Assimilation is a two-way street.

It has **everything **to do with it. Don’t you think that, had the Kouachi brothers or the Coulibaly kid been happy, equal, productive members of an equal-opportunity society ; rather than having to decide what they wanted to do with their lives, a hard choice between scrubbing toilets or dealing coke ; that they would have turned to fundamentalism in the first place ? Would they have felt such hatred towards the institutions of their country ?
“They were lunatics” doesn’t explain shit. What, they were born terrorists ? Please.

From where I stand, the religious angle really is a red herring. They didn’t want to know about Islam, and they didn’t even care about the prophet that they purportedly avenged (their own “garage imam”, whom Cherif Kouachi had met in prison, said as much - that Cherif was only interested in and always talking about “the struggle”, but wasn’t interested in hearing about the religion itself). They attacked symbols of a country that told them, every day and in a myriad little ways : “Fuck you. Fuck you hard. Fuck you long. Fuck you raw. No but seriously, fuck you.”

Islam isn’t what made them do it. Islam was their flagpole, the thing they turned to to feel like they were part of something bigger than themselves, like others felt what they felt, and had the power to do something about it. The thing that scares and angers Frenchmen, too.

Your characterization of Islam as an enabler rather than a root cause is interesting and probably quite valid. It’s also true, as I acknowledged earlier, that France has been particularly hostile to its Muslim immigrant population. Yet I think you are still missing the point.

My counterexample is the Toronto 18, a terrorism plot of similar if not even greater potential that was broken up in Ontario, Canada, perhaps the most liberal province in one of the most liberal countries in the world, in the city that has been called the most culturally diverse and inclusive in the world. That didn’t stop this organized threat, and later on their wives were quoted in interviews spewing hateful venom against the entire country which had done nothing but try to accommodate them, and all of western society which had never harmed them. Some years later a lone lunatic attacked the Canadian Parliament in Ottawa, as you undoubtedly know. Others have gone off to Syria and elsewhere to fight for ISIS.

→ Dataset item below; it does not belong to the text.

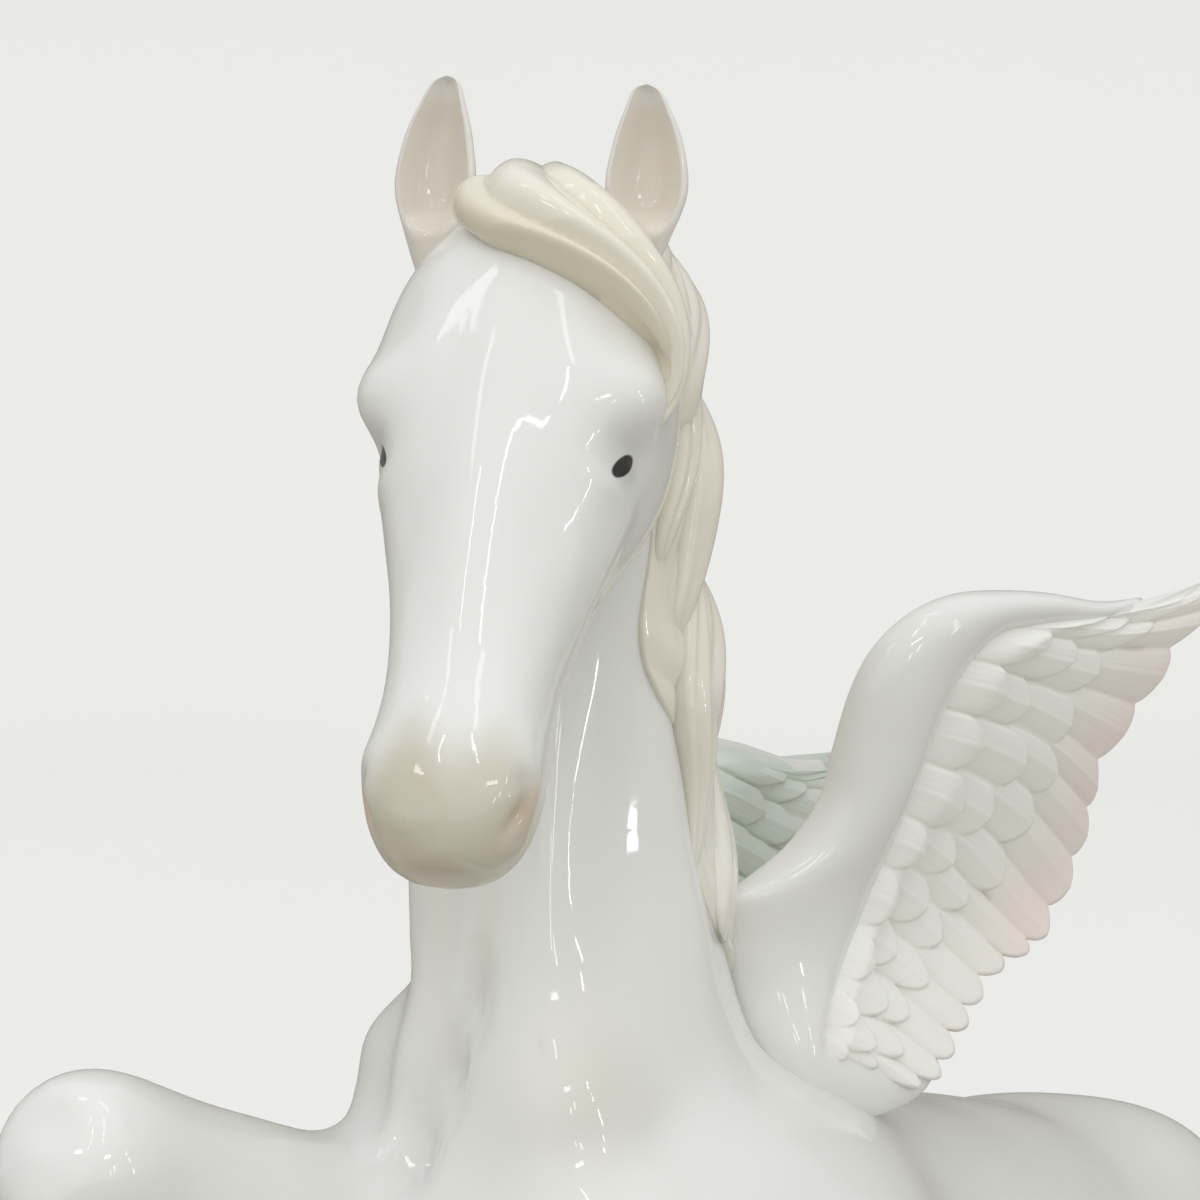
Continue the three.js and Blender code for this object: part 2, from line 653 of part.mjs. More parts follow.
// Vane: one grid that runs across the feathers and out along them, thick at each row of coverts
function vane(hand, grow) {
  const columns = FLIGHT_FEATHERS * FEATHER_COLUMNS;
  const rows = [
    { count: SMALL_COVERTS, reach: SMALL_COVERT_REACH, depth: SMALL_HALF_DEPTH },
    { count: MIDDLE_COVERTS, reach: MIDDLE_COVERT_REACH, depth: MIDDLE_HALF_DEPTH },
    { count: FLIGHT_FEATHERS, reach: 1, depth: FLIGHT_HALF_DEPTH },
  ];
  const rings = [];
  for (let i = 0; i <= columns; i += 1) {
    const s = mix(0.002, 0.998, i / columns);
    const at = s * (FEATHER_ROOTS.length - 1);
    const root = blendRows(FEATHER_ROOTS, at).map((share) => share * WING_LENGTH);
    const tip = blendRows(FEATHER_TIPS, at).map((share) => share * WING_LENGTH);
    const outer = [];
    const inner = [];
    let from = 0;
    for (const { count, reach, depth } of rows) {
      const to = reach * (1 - tipDrop(count, s));
      const tilt = FEATHER_TILT * (((s * count) % 1) - 0.5);
      for (const share of [0.04, 0.96]) {
        const t = mix(from, to, share);
        const u = mix(root[0], tip[0], t);
        const v = mix(root[1], tip[1], t);
        const half = depth * (reach === 1 ? mix(1, 0.55, share) : 1) + grow;
        outer.push(onWing(hand, u, v, half + tilt));
        inner.push(onWing(hand, u, v, -half + tilt));
      }
      from = to;
    }
    rings.push([...outer, ...inner.reverse()]);
  }
  return solidOf(skinOverRings(rings));
}

function wingArm(hand, grow) {
  const rings = [];
  const steps = 16;
  const sides = 8;
  for (let i = 0; i <= steps; i += 1) {
    const end = ARM_SECTIONS.length - 1;
    const t = (i / steps) * end;
    const [u, v, w, wide, deep] = blendRows(ARM_SECTIONS, t).map((share) => share * WING_LENGTH);
    const next = blendRows(ARM_SECTIONS, Math.min(t + 0.05, end));
    const last = blendRows(ARM_SECTIONS, Math.max(t - 0.05, 0));
    const length = Math.hypot(next[0] - last[0], next[1] - last[1]);
    const along = [(next[0] - last[0]) / length, (next[1] - last[1]) / length];
    const ring = [];
    for (let j = 0; j < sides; j += 1) {
      const angle = (j / sides) * 2 * Math.PI;
      const across = (wide + grow) * Math.cos(angle);
      ring.push(onWing(hand, u - along[1] * across, v + along[0] * across,
        w + (deep + grow) * Math.sin(angle)));
    }
    rings.push(ring);
  }
  return solidOf(skinOverRings(rings));
}

function wing(hand, grow = 0) {
  return joined([wingArm(hand, grow), vane(hand, grow)]);
}

// Mound: an oval with a rolled edge and a domed top, on a foot ring with a vent hole
function oval(halfLength, halfWidth, z, sides = 32) {
  const ring = [];
  for (let j = 0; j < sides; j += 1) {
    const angle = (j / sides) * 2 * Math.PI;
    ring.push(vec(halfWidth * Math.cos(angle), BASE_CENTRE_Y + halfLength * Math.sin(angle), z));
  }
  return ring;
}

function mound(grow = 0) {
  const halfLength = BASE_LENGTH / 2 + grow;
  const halfWidth = BASE_WIDTH / 2 + grow;
  const top = BASE_HEIGHT + grow;
  const edge = BASE_EDGE_RADIUS;
  const rings = [oval(halfLength - edge * 0.5, halfWidth - edge * 0.5, -grow)];
  rings.push(oval(halfLength, halfWidth, edge * 0.7));
  rings.push(oval(halfLength - edge * 0.3, halfWidth - edge * 0.3, edge * 1.5));
  for (const share of [0.85, 0.65, 0.4]) {
    const rise = Math.sqrt(1 - share * share);
    rings.push(oval(halfLength * share, halfWidth * share, mix(edge * 1.5, top, rise ** 0.7)));
  }
  rings.push(oval(halfLength * 0.1, halfWidth * 0.1, top));
  const body = solidOf(skinOverRings(rings));
  if (grow > 0) return body;
  const recess = solidOf(skinOverRings([
    oval(halfLength - edge - FOOT_RING_WIDTH, halfWidth - edge - FOOT_RING_WIDTH, -1),
    oval(halfLength - edge - FOOT_RING_WIDTH, halfWidth - edge - FOOT_RING_WIDTH, FOOT_RECESS_DEPTH),
  ]));
  const vent = solidOf(skinOverRings([
    oval(VENT_DIAMETER / 2, VENT_DIAMETER / 2, -1, 20),
    oval(VENT_DIAMETER / 2, VENT_DIAMETER / 2, VENT_DEPTH, 20),
  ]));
  return cutBy(body, [recess, vent]);
}

// Assembly: each casting is cut by the grown form of those it is luted to
const grownTrunk = trunk(SEAT_GAP);
const grownHeadAndNeck = headAndNeckSkin(SEAT_GAP);
const grownMound = mound(SEAT_GAP);
const grownEars = [ear(-1, SEAT_GAP), ear(1, SEAT_GAP)];
const grownWings = [wing(-1, SEAT_GAP), wing(1, SEAT_GAP)];

const castings = [
  ['base_mound', mound(), WHITE_GLAZE],
  ['trunk', trunk(), WHITE_GLAZE],
  ['head_and_neck', cutBy(headAndNeckSkin(), [grownTrunk]), WHITE_GLAZE],
  ['right_foreleg', cutBy(foreleg(-1, RIGHT_FOREARM_LIFT), [grownTrunk, grownHeadAndNeck]), WHITE_GLAZE],
  ['left_foreleg', cutBy(foreleg(1, LEFT_FOREARM_LIFT), [grownTrunk, grownHeadAndNeck]), WHITE_GLAZE],
  ['right_hind_leg', cutBy(hindLeg(-1, 0), [grownTrunk, grownMound]), WHITE_GLAZE],
  ['left_hind_leg', cutBy(hindLeg(1, -HIND_HOOF_STEP), [grownTrunk, grownMound]), WHITE_GLAZE],
  ['tail', cutBy(tail(), [grownTrunk, grownMound]), IVORY_GLAZE],
  ['right_ear', cutBy(ear(-1), [grownHeadAndNeck]), WHITE_GLAZE],
  ['left_ear', cutBy(ear(1), [grownHeadAndNeck]), WHITE_GLAZE],
  ['mane', cutBy(mane(), [grownHeadAndNeck, grownTrunk, ...grownEars, ...grownWings]), IVORY_GLAZE],
  ['forelock', cutBy(forelock(), [grownHeadAndNeck, ...grownEars, mane(SEAT_GAP)]), IVORY_GLAZE],
  ['right_wing', cutBy(wing(-1), [grownTrunk, grownHeadAndNeck]), BISQUE],
  ['left_wing', cutBy(wing(1), [grownTrunk, grownHeadAndNeck]), BISQUE],
];

function meshOf([name, solid, finish]) {
  const { vertProperties, triVerts } = solid.getMesh();
  const geometry = new THREE.BufferGeometry();
  geometry.setAttribute('position', new THREE.BufferAttribute(vertProperties, 3));
  geometry.setIndex(new THREE.BufferAttribute(triVerts, 1));
  geometry.computeVertexNormals();
  const mesh = new THREE.Mesh(geometry, new THREE.MeshStandardMaterial(finish));
  mesh.name = name;
  return mesh;
}

const figurine = new THREE.Group();
castings.forEach((casting) => figurine.add(meshOf(casting)));

// The origin is the middle of the footprint of the whole figurine
const reach = new THREE.Box3().setFromObject(figurine, true);
const middle = reach.getCenter(vec(0, 0, 0));
figurine.position.set(-middle.x, -middle.y, -reach.min.z);
figurine.updateMatrixWorld(true);

export default figurine;
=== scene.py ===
"""A winged horse in glazed porcelain, rearing on an oval mound.

The frame gives the place of every casting. The surfaces are worked out here again, finer, from the
same sections as the castings: lofts along the trunk, neck, head and legs that are melted into one
glazed skin, combed sheets for the hair, and feather blades laid out along the wing.
All sizes are in millimetres in the horse's own frame and become metres when a mesh is made.
"""

import logging
import math
from dataclasses import dataclass, field, replace
from enum import Enum, IntEnum
from typing import Callable, Sequence

import bmesh
import bpy
import numpy as np
from mathutils import Matrix, Vector


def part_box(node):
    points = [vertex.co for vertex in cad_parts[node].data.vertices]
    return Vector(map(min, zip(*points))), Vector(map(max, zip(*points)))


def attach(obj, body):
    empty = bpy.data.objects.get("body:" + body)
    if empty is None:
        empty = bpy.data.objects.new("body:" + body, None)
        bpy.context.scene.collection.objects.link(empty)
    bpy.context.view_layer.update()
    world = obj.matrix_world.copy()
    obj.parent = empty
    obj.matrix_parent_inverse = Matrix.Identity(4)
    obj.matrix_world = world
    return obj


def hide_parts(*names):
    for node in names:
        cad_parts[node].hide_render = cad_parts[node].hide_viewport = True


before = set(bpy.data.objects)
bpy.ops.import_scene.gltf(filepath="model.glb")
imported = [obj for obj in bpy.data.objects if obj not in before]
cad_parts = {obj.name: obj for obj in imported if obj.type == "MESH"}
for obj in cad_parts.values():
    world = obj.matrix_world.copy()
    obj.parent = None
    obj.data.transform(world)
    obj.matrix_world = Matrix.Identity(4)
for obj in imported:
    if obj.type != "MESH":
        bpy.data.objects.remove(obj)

Array = np.ndarray
Color = tuple[float, float, float]
Socket = bpy.types.NodeSocket
LOG = logging.getLogger("pegasus")
MM = 0.001
BODY = "root"
# The fired colours; each glaze has a second tone, to which it drifts where it pools
WHITE = (0.84, 0.845, 0.82)
WHITE_POOLED = (0.80, 0.805, 0.78)
IVORY = (0.85, 0.83, 0.75)
IVORY_POOLED = (0.81, 0.77, 0.65)
EAR_WHITE = (0.81, 0.79, 0.74)
EAR_POOLED = (0.78, 0.755, 0.70)
BARE = (0.93, 0.925, 0.885)
PINK = (0.93, 0.81, 0.78)
GREEN = (0.70, 0.77, 0.705)
ROSE = (0.86, 0.81, 0.79)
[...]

I think it’s just naive to think that the French attacks were caused simply by disaffection with the social status of Muslims, as opposed to a fundamental and fundamentalist opposition to all of western society on the part of an extremist fringe that is hell-bent on its total destruction.

It is certainly possible. The Fort Hood guy, the 9-11 guys, a bunch of the London bombers, and many ISIS recruits all have come from more privileged situations.

Lot’s of groups are told “fuck you.” Many far louder. I don’t see any American Indians attacking Family Guy cartoonists for caricaturing them. They also don’t nurture an ideology that condones wiping out their enemies either. This is not a coincidence. What about the non-Muslims in Muslim countries? What about the Hindus, Ahmadiyya, and Christians of Pakistan?

Wasn’t the Fort Hood guy legit mentally unbalanced ? Like, from a medical standpoint ?

And look, I’m not saying this particular set of circumstances or rationales apply to every last jihadi (nor do I believe that being relatively more privileged insulates one from the “fuck you” - as another poster said, the movers and shakers behind Indian independence, both violent and peaceful, were by and large middle-class, educated people who’d realized that no matter how “respectable” they got the British still othered them) - I’m just saying that in *this *particular case, for *these *specific people, social circumstances and the French zeitgeist are probably more on point than any talk of religious fanaticism or the simplistic, reductive notion that they killed people just for publishing silly cartoons.